▶ **Brief**
Return only the number of lines holding the word "Identity".

** start Listing **

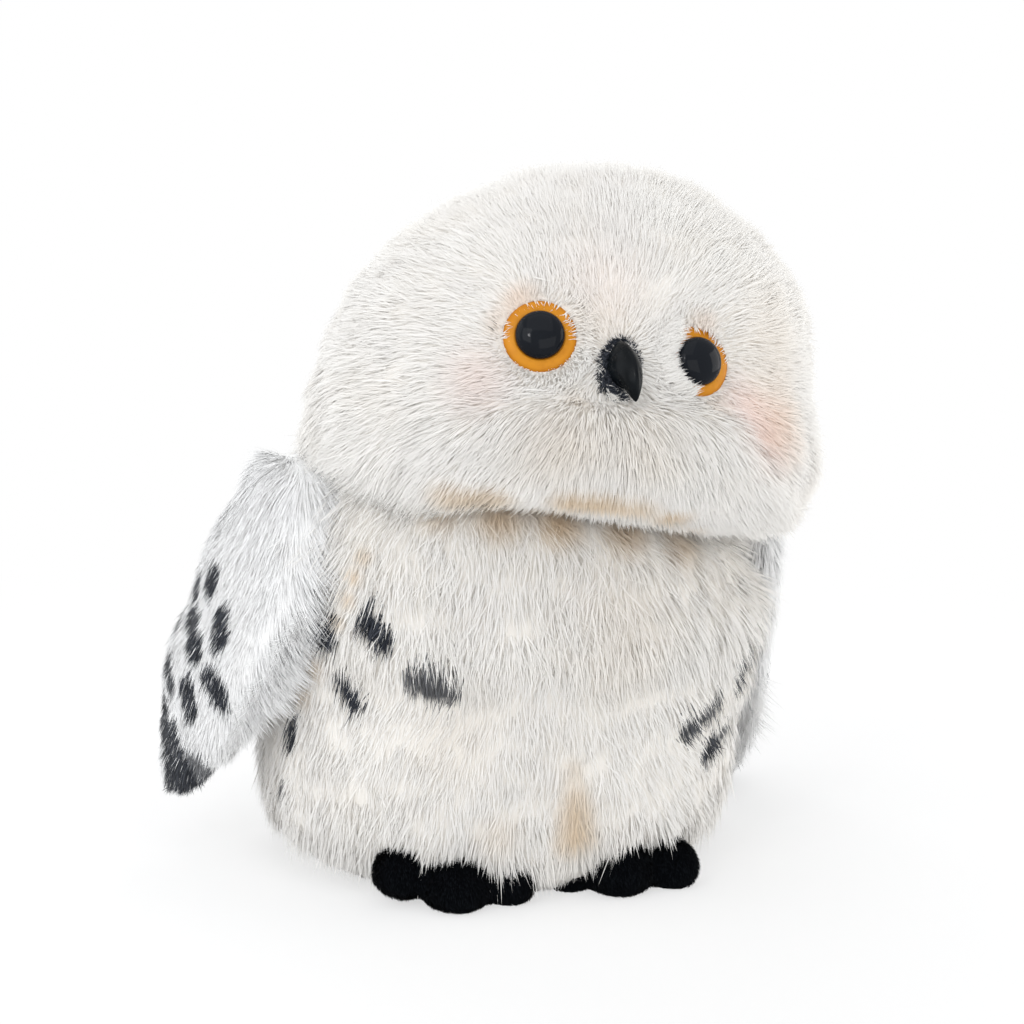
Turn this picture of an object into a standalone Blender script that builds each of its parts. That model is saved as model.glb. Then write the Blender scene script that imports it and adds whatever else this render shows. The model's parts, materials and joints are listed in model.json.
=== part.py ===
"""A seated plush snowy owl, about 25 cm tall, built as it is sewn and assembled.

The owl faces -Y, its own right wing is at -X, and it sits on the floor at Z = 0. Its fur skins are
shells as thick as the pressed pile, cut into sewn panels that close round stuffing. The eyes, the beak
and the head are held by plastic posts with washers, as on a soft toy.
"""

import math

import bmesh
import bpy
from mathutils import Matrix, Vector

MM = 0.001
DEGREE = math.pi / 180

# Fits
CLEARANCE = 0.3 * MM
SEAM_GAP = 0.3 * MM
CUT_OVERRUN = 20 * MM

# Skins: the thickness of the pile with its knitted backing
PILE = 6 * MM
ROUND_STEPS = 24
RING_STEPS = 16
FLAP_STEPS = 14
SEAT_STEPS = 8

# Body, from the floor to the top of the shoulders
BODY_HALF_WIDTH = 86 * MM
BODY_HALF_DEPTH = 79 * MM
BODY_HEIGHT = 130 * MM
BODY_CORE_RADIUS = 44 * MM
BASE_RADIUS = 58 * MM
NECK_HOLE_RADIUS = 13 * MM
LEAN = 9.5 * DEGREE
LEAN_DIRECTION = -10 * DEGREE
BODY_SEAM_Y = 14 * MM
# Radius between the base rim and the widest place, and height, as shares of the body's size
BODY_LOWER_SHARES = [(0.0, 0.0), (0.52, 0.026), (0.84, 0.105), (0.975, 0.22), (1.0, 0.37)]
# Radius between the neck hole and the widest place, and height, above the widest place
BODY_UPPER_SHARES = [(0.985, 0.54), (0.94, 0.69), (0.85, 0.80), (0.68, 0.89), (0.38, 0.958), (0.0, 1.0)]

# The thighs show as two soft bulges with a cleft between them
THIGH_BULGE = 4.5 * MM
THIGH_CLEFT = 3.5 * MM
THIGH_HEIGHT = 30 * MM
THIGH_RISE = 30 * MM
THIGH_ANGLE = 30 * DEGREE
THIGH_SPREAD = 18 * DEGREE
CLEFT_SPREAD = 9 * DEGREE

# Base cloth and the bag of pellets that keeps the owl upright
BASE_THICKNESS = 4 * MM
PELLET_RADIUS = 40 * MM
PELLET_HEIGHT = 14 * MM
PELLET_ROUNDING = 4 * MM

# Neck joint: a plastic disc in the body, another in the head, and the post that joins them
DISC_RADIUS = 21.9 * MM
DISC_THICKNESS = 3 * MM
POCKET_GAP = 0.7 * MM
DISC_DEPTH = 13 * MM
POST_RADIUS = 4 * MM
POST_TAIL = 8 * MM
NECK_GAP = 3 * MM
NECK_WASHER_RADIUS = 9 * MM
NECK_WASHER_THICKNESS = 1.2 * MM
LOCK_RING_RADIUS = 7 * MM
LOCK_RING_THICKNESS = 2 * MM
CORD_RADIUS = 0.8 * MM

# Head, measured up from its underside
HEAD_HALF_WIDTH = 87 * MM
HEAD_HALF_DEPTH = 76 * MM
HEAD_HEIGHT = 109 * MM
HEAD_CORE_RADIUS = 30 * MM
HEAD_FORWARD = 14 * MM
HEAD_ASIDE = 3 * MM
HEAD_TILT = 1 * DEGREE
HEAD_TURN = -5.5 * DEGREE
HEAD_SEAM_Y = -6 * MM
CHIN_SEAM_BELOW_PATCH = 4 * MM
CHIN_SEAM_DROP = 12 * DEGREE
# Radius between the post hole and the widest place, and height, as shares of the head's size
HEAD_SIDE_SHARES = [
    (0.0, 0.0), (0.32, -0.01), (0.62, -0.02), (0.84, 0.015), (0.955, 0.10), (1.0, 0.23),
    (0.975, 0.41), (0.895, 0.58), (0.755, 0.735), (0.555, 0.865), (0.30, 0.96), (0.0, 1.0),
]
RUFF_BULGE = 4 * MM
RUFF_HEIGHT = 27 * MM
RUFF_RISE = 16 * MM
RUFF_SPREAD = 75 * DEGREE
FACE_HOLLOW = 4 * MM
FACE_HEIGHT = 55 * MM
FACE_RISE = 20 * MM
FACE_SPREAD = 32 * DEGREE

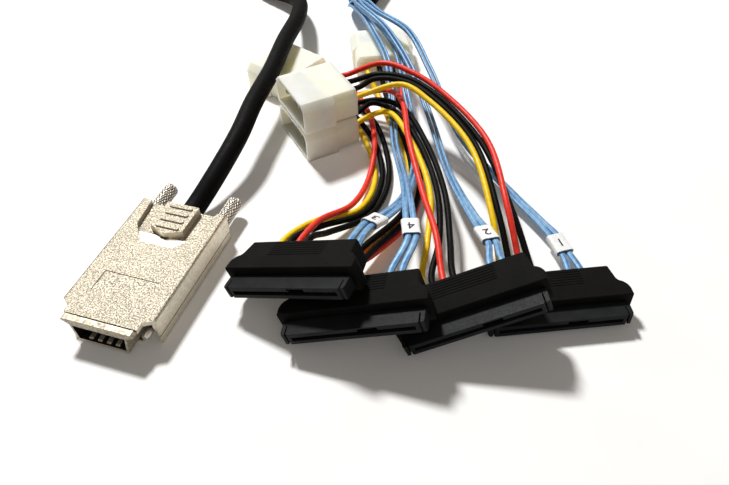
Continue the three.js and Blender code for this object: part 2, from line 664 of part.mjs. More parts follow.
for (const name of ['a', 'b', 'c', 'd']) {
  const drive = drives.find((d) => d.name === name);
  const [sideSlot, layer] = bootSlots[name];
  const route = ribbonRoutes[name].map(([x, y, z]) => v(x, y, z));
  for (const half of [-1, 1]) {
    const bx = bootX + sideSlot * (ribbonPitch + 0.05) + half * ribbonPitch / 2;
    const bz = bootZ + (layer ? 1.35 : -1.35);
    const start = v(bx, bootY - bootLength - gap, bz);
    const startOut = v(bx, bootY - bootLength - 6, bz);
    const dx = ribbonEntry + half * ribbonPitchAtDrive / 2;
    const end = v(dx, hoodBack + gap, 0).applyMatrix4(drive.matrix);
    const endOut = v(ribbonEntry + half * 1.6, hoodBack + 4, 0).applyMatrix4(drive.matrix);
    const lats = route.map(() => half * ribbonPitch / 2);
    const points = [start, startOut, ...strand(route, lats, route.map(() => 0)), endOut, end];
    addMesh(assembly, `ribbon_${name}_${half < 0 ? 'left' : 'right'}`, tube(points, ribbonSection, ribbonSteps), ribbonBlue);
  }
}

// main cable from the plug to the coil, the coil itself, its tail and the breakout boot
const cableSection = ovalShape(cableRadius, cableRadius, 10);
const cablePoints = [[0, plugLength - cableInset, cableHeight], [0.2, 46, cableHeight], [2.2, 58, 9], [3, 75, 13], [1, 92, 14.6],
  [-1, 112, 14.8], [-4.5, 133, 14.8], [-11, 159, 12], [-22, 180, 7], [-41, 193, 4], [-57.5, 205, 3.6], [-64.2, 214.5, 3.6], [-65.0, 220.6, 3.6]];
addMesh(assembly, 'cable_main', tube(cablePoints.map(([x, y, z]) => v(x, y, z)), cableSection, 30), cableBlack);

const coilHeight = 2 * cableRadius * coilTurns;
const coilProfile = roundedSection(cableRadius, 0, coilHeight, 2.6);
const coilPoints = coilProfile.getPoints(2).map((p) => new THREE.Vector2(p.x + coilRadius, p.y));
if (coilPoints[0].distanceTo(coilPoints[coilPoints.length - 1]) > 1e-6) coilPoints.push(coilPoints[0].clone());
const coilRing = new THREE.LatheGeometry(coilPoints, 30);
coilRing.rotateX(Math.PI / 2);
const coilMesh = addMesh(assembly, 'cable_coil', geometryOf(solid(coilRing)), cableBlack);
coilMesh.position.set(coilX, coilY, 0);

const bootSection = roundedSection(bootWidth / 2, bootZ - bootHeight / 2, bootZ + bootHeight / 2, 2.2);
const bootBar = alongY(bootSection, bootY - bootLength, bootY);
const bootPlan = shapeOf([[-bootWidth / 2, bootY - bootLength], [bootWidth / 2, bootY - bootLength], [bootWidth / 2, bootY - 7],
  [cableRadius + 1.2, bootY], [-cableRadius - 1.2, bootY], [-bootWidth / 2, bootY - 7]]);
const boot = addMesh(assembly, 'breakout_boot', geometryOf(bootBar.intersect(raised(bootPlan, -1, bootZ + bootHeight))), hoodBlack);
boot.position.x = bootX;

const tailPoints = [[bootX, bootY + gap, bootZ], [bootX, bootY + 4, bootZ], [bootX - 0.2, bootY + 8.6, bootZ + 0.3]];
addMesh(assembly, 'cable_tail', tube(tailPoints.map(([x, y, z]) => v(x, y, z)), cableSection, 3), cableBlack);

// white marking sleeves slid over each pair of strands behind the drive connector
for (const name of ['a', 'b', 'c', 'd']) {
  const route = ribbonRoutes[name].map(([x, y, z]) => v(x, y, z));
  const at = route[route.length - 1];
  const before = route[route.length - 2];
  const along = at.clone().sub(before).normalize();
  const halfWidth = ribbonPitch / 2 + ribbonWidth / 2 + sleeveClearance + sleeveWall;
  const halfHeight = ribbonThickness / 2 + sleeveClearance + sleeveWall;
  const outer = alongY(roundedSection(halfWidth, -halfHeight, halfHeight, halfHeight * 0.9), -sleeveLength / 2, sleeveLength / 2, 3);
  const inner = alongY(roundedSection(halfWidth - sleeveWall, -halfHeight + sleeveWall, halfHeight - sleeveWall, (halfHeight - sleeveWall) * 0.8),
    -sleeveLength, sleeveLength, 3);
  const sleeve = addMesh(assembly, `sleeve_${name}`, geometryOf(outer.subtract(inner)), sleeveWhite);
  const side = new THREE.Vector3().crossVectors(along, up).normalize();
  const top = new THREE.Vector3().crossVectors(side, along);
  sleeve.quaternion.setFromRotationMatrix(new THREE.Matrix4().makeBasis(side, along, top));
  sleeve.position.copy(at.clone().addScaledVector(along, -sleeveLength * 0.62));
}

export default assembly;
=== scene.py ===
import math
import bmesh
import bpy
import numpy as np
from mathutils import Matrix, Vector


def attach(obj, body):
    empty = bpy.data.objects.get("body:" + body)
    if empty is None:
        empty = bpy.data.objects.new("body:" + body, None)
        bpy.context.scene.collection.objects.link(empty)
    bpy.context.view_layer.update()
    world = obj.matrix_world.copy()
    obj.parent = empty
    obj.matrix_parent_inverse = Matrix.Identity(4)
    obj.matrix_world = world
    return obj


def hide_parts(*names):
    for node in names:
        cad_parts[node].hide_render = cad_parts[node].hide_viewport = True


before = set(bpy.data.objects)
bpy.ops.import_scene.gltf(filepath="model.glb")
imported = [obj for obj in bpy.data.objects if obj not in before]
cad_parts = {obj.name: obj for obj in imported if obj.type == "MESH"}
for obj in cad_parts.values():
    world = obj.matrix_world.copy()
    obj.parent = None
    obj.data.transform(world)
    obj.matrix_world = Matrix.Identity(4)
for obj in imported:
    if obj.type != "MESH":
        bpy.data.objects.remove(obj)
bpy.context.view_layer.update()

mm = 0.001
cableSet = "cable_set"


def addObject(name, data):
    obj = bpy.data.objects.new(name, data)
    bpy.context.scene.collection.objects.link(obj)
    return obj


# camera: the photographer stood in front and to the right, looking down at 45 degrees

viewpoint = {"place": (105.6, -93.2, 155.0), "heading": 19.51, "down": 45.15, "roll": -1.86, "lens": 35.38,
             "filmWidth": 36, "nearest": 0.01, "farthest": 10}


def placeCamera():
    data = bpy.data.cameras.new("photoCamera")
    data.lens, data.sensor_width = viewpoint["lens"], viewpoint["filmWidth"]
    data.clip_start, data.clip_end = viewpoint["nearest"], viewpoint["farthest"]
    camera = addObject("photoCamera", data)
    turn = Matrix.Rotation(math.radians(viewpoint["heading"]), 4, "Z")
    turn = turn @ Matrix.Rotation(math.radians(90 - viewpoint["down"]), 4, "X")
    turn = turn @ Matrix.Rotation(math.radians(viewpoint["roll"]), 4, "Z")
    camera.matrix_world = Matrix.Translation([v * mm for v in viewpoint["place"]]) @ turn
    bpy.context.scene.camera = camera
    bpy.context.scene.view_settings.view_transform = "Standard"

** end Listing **

▶ **Solution to the exercise**
2